Single by 3 the Hard Way

from the album Old School Prankstas
- B-side: "Get Down"
- Released: 1994
- Studio: Revolver (Auckland, New Zealand)
- Length: 3:39
- Label: Deepgrooves Entertainment
- Songwriters: Chris Ma'ia'i; Lance Manuel; Mike Paton; Eric Stewart; Graham Gouldman;
- Producers: Angus McNaughton; Hang 'Em High Productions;

3 the Hard Way singles chronology
|  | "Hip Hop Holiday" (1994) | "Many Rivers" (1994) |

= Hip Hop Holiday =

"Hip Hop Holiday" a song by New Zealand hip hop group 3 the Hard Way. Released as their debut single in 1994, it reached number one in New Zealand and number 17 in Australia. A mid-song reggae breakdown was provided by Bobbylon of the Hallelujah Picassos.

== Background ==

The song was built around a substantial interpolation of "Dreadlock Holiday" by 10cc.
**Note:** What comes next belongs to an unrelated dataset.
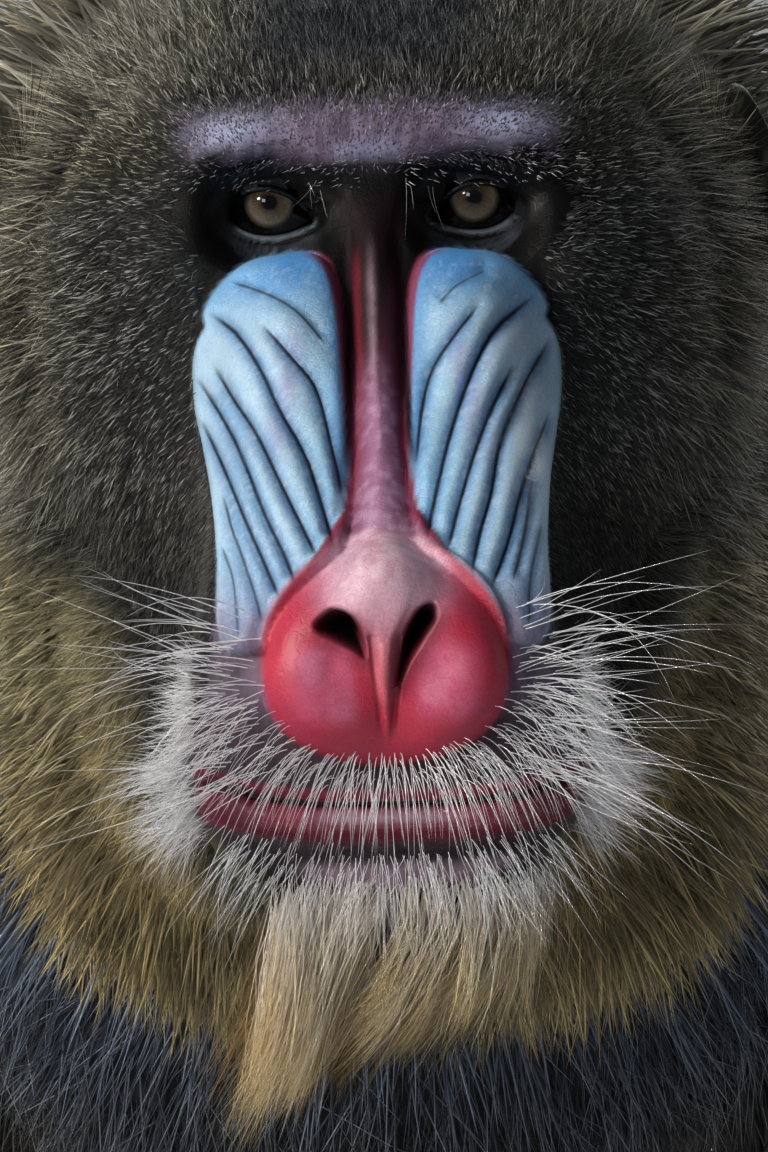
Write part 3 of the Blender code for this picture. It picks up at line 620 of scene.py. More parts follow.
@dataclass
class HeadForm:
    """The head's own surface, ring by ring from the nose to the nape."""

    eye_spacing: float = 44.0
    eye_depth: float = 8.5
    eye_radius: float = 11.0
    columns: int = 286
    rings_per_row: float = 19.0
    back_rings_per_row: float = 4.0
    face_end: float = 10.7
    under_share: float = 0.22
    flank_share: float = 0.36

    def outline_rings(self, steps: np.ndarray, columns: int) -> np.ndarray:
        """Rings at steps of the head's table, their points evenly spaced, closer over the face.

        Args:
            steps: Row numbers, not always whole.
            columns: Points in a ring, from the top round by the animal's left.

        Returns:
            Points in head millimetres.
        """
        angles = np.linspace(0, 2 * np.pi, 1201)
        rings = np.zeros((len(steps), columns, 3))
        side, rise = np.sin(angles), np.cos(angles)
        for i, (row, step) in enumerate(zip(smooth_rows(HEAD_ROWS, steps), steps)):
            ft, zt, fb, zb, half, above, below, widest = row
            power = np.where(rise >= 0, 2 / above, 2 / below)
            height = np.sign(rise) * np.abs(rise) ** power
            height = np.where(rise >= 0, height * (1 - widest), height * widest) + widest
            points = np.stack([
                np.sign(side) * np.abs(side) ** power * half,
                -(fb + (ft - fb) * height),
                zb + (zt - zb) * height,
            ], axis=1)
            open_face = smoothstep(7.0, 5.0, np.float64(step))
            corner = np.interp(step, (8.6, 9.6), (0.25, 0.60))
            under = self.under_share + (0.9 - self.under_share) * open_face
            flank = self.flank_share + (1 - self.flank_share) * open_face
            weight = under + (flank - under) * smoothstep(-0.45, -0.1, rise)
            weight += (1 - flank) * smoothstep(corner - 0.13, corner + 0.13, rise)
            run = np.linalg.norm(np.diff(points, axis=0), axis=1) * (weight[1:] + weight[:-1]) / 2
            reach = np.concatenate([[0], np.cumsum(run)])
            places = np.arange(columns) / columns * reach[-1]
            rings[i] = np.stack([np.interp(places, reach, points[:, axis]) for axis in range(3)], axis=1)
        return rings

    def shape(self, points: np.ndarray) -> None:
        """Raises or sinks the brow, eye hollows, cheekbones, swellings and nose.

        Args:
            points: Head millimetres, moved in place.
        """
        for s in (-1, 1):
            self.swell(points, (s * 32, -11, 15), (27, 24, 15), (s * 1, -6, 0))
            self.swell(points, (s * 22, -12, -2), (18, 26, 15), (s * 1, 16, 0))
            self.swell(points, (s * 42, 4, -14), (18, 26, 16), (s * 3, -5, 0))
            self.swell(points, (s * 22, -34, -34), (18, 34, 30), (0, -6, 3))
            self.swell(points, (s * 21, -58, -64), (17, 30, 26), (s * 1, -4, 2))
            self.swell(points, (s * 12, -90, -101), (17, 24, 21), (s * 1, -7, 0))
            self.swell(points, (s * 34, -62, -124), (14, 30, 20), (s * 3, -3, 0))
        self.swell(points, (0, -14, 15), (26, 24, 14), (0, -5, 0))
        self.swell(points, (0, -92, -82), (13, 24, 13), (0, -5, 3))
        self.swell(points, (0, -84, -133), (34, 24, 5), (0, 3, 0))

    @staticmethod
    def swell(points: np.ndarray, centre: tuple, reach: tuple, push: tuple) -> None:
        """Moves the points near a place: full push at the centre, none at the reach.

        Args:
            points: Head millimetres, moved in place.
            centre: The place.
            reach: How far it reaches along each axis.
            push: The move at the centre.
        """
        apart = (points - np.asarray(centre, float)) / np.asarray(reach, float)
        near = np.clip(1 - (apart**2).sum(axis=-1), 0, 1) ** 2
        points += near[..., None] * np.asarray(push, float)

    def face_rings(self) -> np.ndarray:
        """The fine rings of the face, nose to brow."""
        count = int(self.face_end * self.rings_per_row) + 1
        rings = self.outline_rings(np.linspace(0, self.face_end, count), self.columns)
        self.shape(rings)
        return rings

    def back_rings(self) -> np.ndarray:
        """The coarser rings behind the face, with half as many columns."""
        last = len(HEAD_ROWS) - 1
        count = int((last - self.face_end) * self.back_rings_per_row)
        steps = np.linspace(self.face_end, last, count + 1)[1:]
        rings = self.outline_rings(steps, self.columns)[:, ::2]
        self.shape(rings)
        return rings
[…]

However, the rights were never cleared, resulting in the song being officially credited to "Dreadlock Holiday" songwriters Eric Stewart, Graham Gouldman, with all royalties going to the pair. "Hip Hop Holiday" was nominated for Single of the Year at the 1995 New Zealand Music Awards.

== Music video ==

A music video was made for "Hip Hop Holiday", directed by Clinton Phillips. The video was filmed in Auckland, New Zealand and features the group driving around the city in a convertible and hosting a house party in suburban Auckland.

== Track listings ==

CD single
1. "Hip Hop Holiday" (Radio Mix) - feat Bobbylon
2. "Get Down" (First Up Mix)
3. "Hip Hop Holiday" (Freestyle Mix)
4. "Get Down" (Extended Mix)

== Charts ==

=== Weekly charts ===

Weekly chart performance for "Hip Hop Holiday"
| Chart (1994) | Peak position |
|---|---|
| Australia (ARIA) | 17 |
| New Zealand (Recorded Music NZ) | 1 |

=== Year-end charts ===

Year-end chart performance for "Hip Hop Holiday"
| Chart (1994) | Position |
|---|---|
| New Zealand (RIANZ) | 24 |

== Certifications ==

| Region | Certification | Certified units/sales |
| New Zealand (RMNZ) | Gold | 5,000^{*} |
^{*} Sales figures based on certification alone.